UPDATE: History Walk Slated for Saturday Cancelled
Published 1:30 pm Wednesday, February 8, 2023
UPDATE: Due to inclement weather, the event has been rescheduled for noon to 4 p.m. on February 25.
From the Civil War burning of Meridian to a tornado wiping out the city’s business district 1906, the history of the Queen City will come alive for area residents Saturday during the second annual Meridian Downtown History Walk.
Area residents will find the walk enlightening as it brings to life stories of notable people and places in downtown Meridian through captivating scripts and performances presented by the Rose Hill Company of Storytellers.
“We are coming out to celebrate Meridian’s birthday which is Feb. 10 and to tell documented history about the city,” said Storyteller Anne McKee, one of the leading organizers of the event.
“We have about 20 stops on the walk and our stories at each stop are small vignettes that last about 10 to 15 minutes,” she said.
Free to the public, the self-guided history walk will begin at noon and run until 4 p.m. Attendees can pick up tour maps at Dumont Plaza.
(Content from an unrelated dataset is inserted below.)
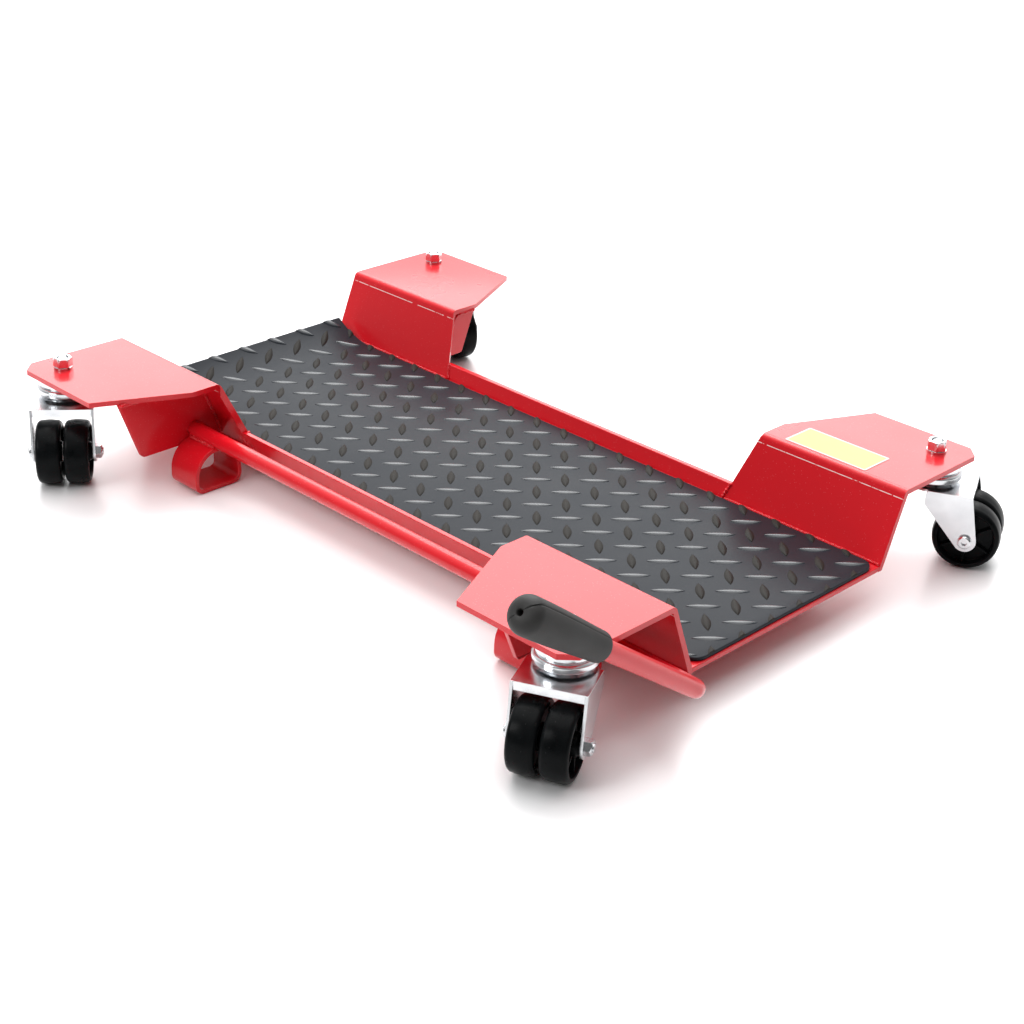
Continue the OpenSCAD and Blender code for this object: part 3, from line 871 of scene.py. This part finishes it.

“We are very excited about the tour. We have been planning it for the past year,” said Rose Hill member Margaret Remy. “It is an educational tour based on documented history, and it is very family oriented.”
The tour basically follows a loop between City Hall and the Courthouse.
“We are repeating the tour from last year, but we have added four new stories,” McKee said.
This year’s walk will include a presentation on gypsy wagon history by Jan Mardis complete with a replica gypsy wagon set up in front of the MSU-Riley Center on Fifth Street.
McKee said the company received a grant from the Mississippi Humanities Council to acquire the wagon.
Also new will be a story presented by the Meridian Freedom Project on the old E.F. Young Hotel and its historical importance. The skit will center around the hotel’s inclusion in the Green Book, a travel guide published during segregation in the South that identified hotels and businesses that would accept African American customers.
“I am real excited about this addition to the walk,” McKee said of the presentation, which will include an old car prop with the storytellers portraying a traveling family stopping at the Meridian hotel for the night.
Remy, who participated last year, will portray Clara Weidmann and briefly tell the story of how Clara and her husband, Felix, came to the U.S. from Zurich, Switzerland, in 1868.
Set up outside the current Weidmann’s Restaurant, Remy will relate how the couple went from owning a four-stool cafe in the Union Hotel to opening the city’s most well-known eating establishment.
“I will be dressed in costume and sitting at a table with some props, and I have a cute little story about the peanut butter jar,” Remy said, as well as a story about Clara’s pet lamp that followed the wagon from the hotel to the restaurant.
Storyteller Terrence Roberts will return to the walk this year to tell the story of Meridian resident Earnest Brock who served with the 9th U.S. Calvary Regiment, one of the Army’s four segregated African-American regiments more widely known as the Buffalo Soldiers.
“I will be presenting a little story about a Meridian resident by the name of Earnest Brock, who was a private in the 9th Calvary. The 9th and 10th U.S. Calvary soldiers are part of what was referred to as the Buffalo Soldiers. Well, Mr. Brock served with the 9th Calvary in the Philippines during World War I,” Roberts said. “He is buried in Odd Fellow Cemetery on 10th Avenue.”
The downtown history walk is funded in part by Lauderdale Tourism and the East Mississippi Community Foundation, McKee said, adding that an estimated 1,000 people attended last year’s event.